Did she really see wistfulness in his smile? “I came to say adiós,” he answered.

“You’re going away, then? For a fairish while?”

He nodded. “To Boeotia.”

“I, uh, I’m sorry. I’d like to invite you in, but between the baby and my other occupations—the place is a mess—”

She lied, and suspected he knew it. Why did she? That killing belonged to a dead past; to him it had been a duty; he had since ceased to be a gunjin; in spite of rebuffs none too subtle, he was always polite to her, yes, amiable, helpful on the couple of occasions she’d given him the opportunity; Eiko liked him well. But Kyra didn’t care to be alone with him.

“That’s all right,” he said gently. “I must hurry onward in any case.” She judged that was another lie. “I could not leave without seeing you. It has been too seldom.”

“Bueno, everybody’s busier than a one-armed octopus, learning our way around and settling into our work.”

“Still, I had hoped—” He shrugged. “No matter.” His eyes had caught hers and would not let go.

She was afraid of him, she realized.
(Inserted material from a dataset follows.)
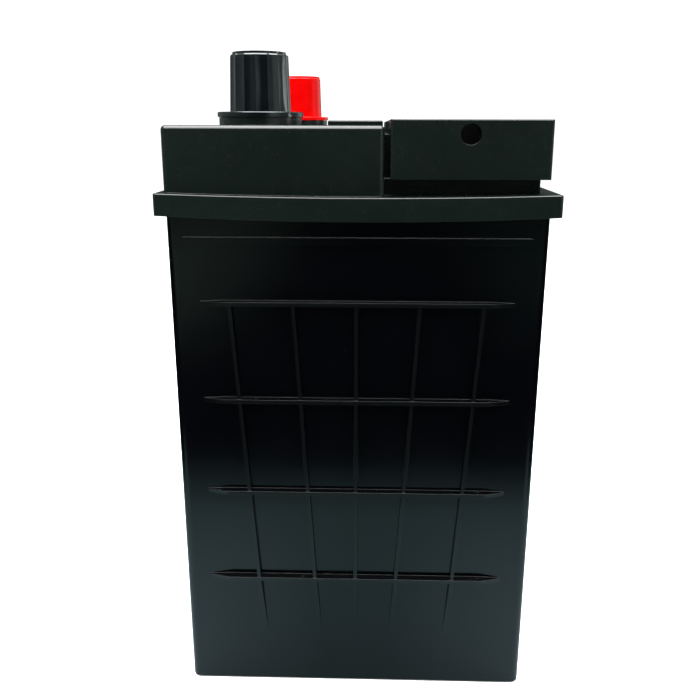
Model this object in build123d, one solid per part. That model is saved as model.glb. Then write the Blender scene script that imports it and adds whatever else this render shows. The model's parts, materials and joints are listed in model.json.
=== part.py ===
from build123d import *

import math
import os

"""A flooded 12 V deep cycle battery of the small Japanese B20 case size, in millimetres.

The origin is the middle of the footprint at the floor. +Z is up, +Y runs along the length, and the
terminals are on the -X side: negative near the -Y end, positive near the +Y end. The six cells stand in
a row along Y. The vent cover on the +X side and the two terminal caps lift off along +Z.
"""

# ---- overall size -------------------------------------------------------------------------------
LENGTH = 197.0  # along Y, over the lid's skirt
WIDTH = 129.0  # along X, over the lid's skirt
COVER_TOP = 203.0  # the vent cover's top, the height without the terminals
FIT_GAP = 0.1  # between pieces that seat on each other but come apart

# ---- container ----------------------------------------------------------------------------------
CASE_OVERHANG_X = 2.7  # the skirt stands out this far past the long walls
CASE_OVERHANG_Y = 3.5  # and this far past the end walls
CASE_WIDTH = WIDTH - 2 * CASE_OVERHANG_X
CASE_LENGTH = LENGTH - 2 * CASE_OVERHANG_Y
CASE_HEIGHT = 176.5
CASE_DRAFT = 0.8  # each wall leans in this much from the top to the floor
CASE_CORNER = 3.0
CASE_INNER_CORNER = 1.0
CASE_FOOT_CHAMFER = 0.8
WALL = 2.5
FLOOR = 3.5
CELLS = 6
PARTITION = 1.8
REST_HEIGHT = 7.5  # the mud rests that hold the plates off the floor
REST_WIDTH = 2.0
REST_PLACES = (-45.0, -15.0, 15.0, 45.0)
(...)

Afraid he’d charm her off her feet. Even if she hadn’t been sleeping single too damn long, memories lived. It was not an involvement she wanted. At least, it would be foolish. Besides, there was Eiko.

“I admit I haven’t been very sociable or kept close track,” she said hastily. “Not able to. You’re involved in ecological development, I know, and Boeotia must be ready for a higher stage. But it’s halfway around the planet. What exactly will you be doing?”
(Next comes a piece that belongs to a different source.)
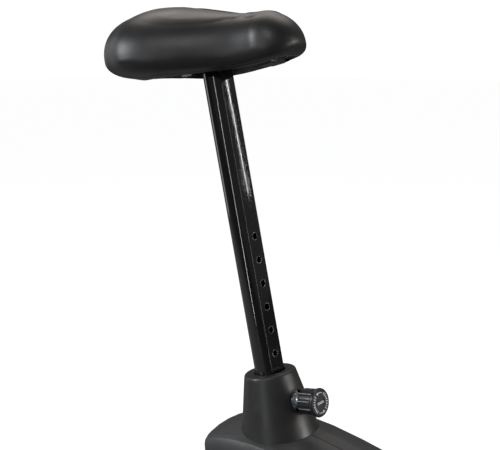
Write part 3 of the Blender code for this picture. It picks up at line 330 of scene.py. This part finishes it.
# ---- Mast, handlebar and grips ------------------------------------------------------------------
# The mast stands in the fork's socket. The bar turns in the clamp at its head, held by a T knob, and
# carries foam grips.
foam, shader = finish_of("black_foam", 0.92)
tinted(foam, cells(foam, 700.0), (0.010, 0.010, 0.010), (0.030, 0.030, 0.030), 0.1, 0.6)
embossed(foam, cells(foam, 800.0), 0.0003, 0.6)
dressed("mast", gloss_paint, 0.0006)
dressed("handlebar", gloss_paint, 0.0004)
dressed("grip_left", foam, 0.0010)
dressed("grip_right", foam, 0.0010)
dressed("clamp_knob", hard_plastic, 0.0006)

# ---- Console ------------------------------------------------------------------------------------
# A moulded case tilted to the rider, screwed to the head of the mast. It holds a dark display behind
# a gloss window, with a row of soft grey keys below it.
display, shader = finish_of("display_window", 0.06, coat=0.6)
tinted(display, grain(display, 12.0), (0.006, 0.010, 0.010), (0.012, 0.020, 0.019))
key_plastic, shader = finish_of("grey_key_plastic", 0.5)
tinted(key_plastic, grain(key_plastic, 60.0), (0.24, 0.25, 0.26), (0.30, 0.31, 0.32))
embossed(key_plastic, grain(key_plastic, 1200.0), 0.00004, 0.4)
dressed("console_housing", satin_plastic, 0.0006)
dressed("console_window", display, 0.0004)
for number in (1, 2, 3):
    dressed(f"console_key_{number}", key_plastic, 0.0008)

# ---- Housing halves -----------------------------------------------------------------------------
# Two thin moulded shells meet in a seam along the middle and hide the whole drive. The plastic has a
# fine satin texture, and the open seam between the halves shows as a thin dark line.
textured, shader = finish_of("textured_black_plastic", 0.46)
tinted(textured, grain(textured, 10.0), (0.036, 0.036, 0.037), (0.047, 0.047, 0.047))
tree = textured.node_tree
place = tree.nodes.new("ShaderNodeTexCoord")
split = tree.nodes.new("ShaderNodeSeparateXYZ")
offset = tree.nodes.new("ShaderNodeMath")
offset.operation = "ABSOLUTE"
open_seam = tree.nodes.new("ShaderNodeMapRange")
open_seam.inputs["From Min"].default_value = 0.0006
open_seam.inputs["From Max"].default_value = 0.0011
shaded = tree.nodes.new("ShaderNodeMix")
shaded.data_type = "RGBA"
shaded.inputs["A"].default_value = (0.004, 0.004, 0.004, 1.0)
tree.links.new(place.outputs["Object"], split.inputs["Vector"])
tree.links.new(split.outputs["Y"], offset.inputs[0])
tree.links.new(offset.outputs["Value"], open_seam.inputs["Value"])
tree.links.new(open_seam.outputs["Result"], shaded.inputs["Factor"])
tree.links.new(shader.inputs["Base Color"].links[0].from_socket, shaded.inputs["B"])
tree.links.new(shaded.outputs["Result"], shader.inputs["Base Color"])
roughened(textured, grain(textured, 40.0), 0.40, 0.52)
embossed(textured, cells(textured, 1300.0), 0.00010, 0.35)
for node in ("housing_left", "housing_right"):
    dressed(node, textured, 0.0012, 24.0)

# ---- Seat collar --------------------------------------------------------------------------------
# A conical plastic cover over the top of the seat tube. It has a rounded rim close round the post and
# a round window that the lock's barrel comes out of.
SEAT_LEAN = math.radians(13.15)
LOCK_HEIGHT = 0.0377
seat_place = Matrix.Translation((-0.16, 0.0, 0.47)) @ Matrix.Rotation(-SEAT_LEAN, 4, "Y")
lock_place = seat_place @ Matrix.Translation((0.0, 0.0, LOCK_HEIGHT)) @ Matrix.Rotation(math.radians(90), 4, "Y")


def spun(profile, steps, place):
    """A bmesh turned from a profile of (radius, height) points that starts and ends on the axis or closes."""
    form = bmesh.new()
    points = [form.verts.new((radius, 0.0, height)) for radius, height in profile]
    edges = [form.edges.new(pair) for pair in zip(points, points[1:])]
    if profile[0][0] > 0.0:
        edges.append(form.edges.new((points[-1], points[0])))
    bmesh.ops.spin(
        form, geom=points + edges, cent=(0, 0, 0), axis=(0, 0, 1), angle=math.radians(360), steps=steps,
        use_merge=True,
    )
    bmesh.ops.remove_doubles(form, verts=form.verts, dist=0.000002)
    bmesh.ops.recalc_face_normals(form, faces=form.faces)
    bmesh.ops.transform(form, matrix=place, verts=form.verts)
    return form


def softened(profile, radius, steps=5):
    """The same profile with each corner that has a third value turned into an arc of that many radii."""
    result = []
    for index, point in enumerate(profile):
        here = Vector(point[:2])
        if len(point) < 3:
            result.append(tuple(here))
            continue
        before, after = Vector(profile[index - 1][:2]), Vector(profile[(index + 1) % len(profile)][:2])
        first = here + (before - here).normalized() * min(radius * point[2], (before - here).length * 0.45)
        last = here + (after - here).normalized() * min(radius * point[2], (after - here).length * 0.45)
        for step in range(steps + 1):
            t = step / steps
            result.append(tuple(first * (1 - t) ** 2 + here * 2 * t * (1 - t) + last * t**2))
    return result


def placed(name, form, *finishes):
    """Makes a smooth object of a bmesh."""
    mesh = bpy.data.meshes.new(name)
    form.to_mesh(mesh)
    form.free()
    for finish in finishes:
        mesh.materials.append(finish)
    mesh.shade_smooth()
    piece = bpy.data.objects.new(name, mesh)
    bpy.context.scene.collection.objects.link(piece)
    return piece


def cut_by(piece, form):
    """Cuts a bmesh's shape out of a piece for good."""
    tool = placed("cutting_tool", form, piece.data.materials[0])
    step = piece.modifiers.new("cut", "BOOLEAN")
    step.operation = "DIFFERENCE"
    step.solver = "EXACT"
    step.object = tool
    bpy.context.view_layer.update()
    settled = bpy.data.meshes.new_from_object(piece.evaluated_get(bpy.context.evaluated_depsgraph_get()))
    piece.modifiers.remove(step)
    piece.data = settled
    bpy.data.objects.remove(tool)


def edged(piece, width, angle=30.0, segments=2):
    """Breaks the sharp edges of a piece and shades it by angle."""
    piece.data.shade_smooth()
    piece.data.set_sharp_from_angle(angle=math.radians(angle))
    broken = piece.modifiers.new("broken_edges", "BEVEL")
    broken.width = width
    broken.segments = segments
    broken.limit_method = "ANGLE"
    broken.angle_limit = math.radians(angle)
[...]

Valencia chuckled. “Nothing exact. We’re taking vertebrates, herbivores and carnivores, from exogenesis, to introduce there.”

“I see. They’re necessary for plant diversity, as well as desirable for their own sakes.” A cliché, schoolchild knowledge, conversational filler.

“It will be tricky.” He began to sound cheerful. “We expect countless failures, improvisations, frantic rescues and repairs.”

His tone made Kyra easier. “Sounds like fun,” she said. “Where do you fit in?”

“I like wilderness, especially where it’s becoming woodland. And it seems I have some talent for handling animals.”

“Moose, elephants, wolves, lions?”

He laughed. “Not for many years, if ever. Rodents, small birds, hawks.”

Yes, she thought, he would understand hawks. “Good luck,” she bade him quite sincerely.

“What have you been doing lately?” he asked. “I don’t imagine you can return to space before your baby has grown a little.”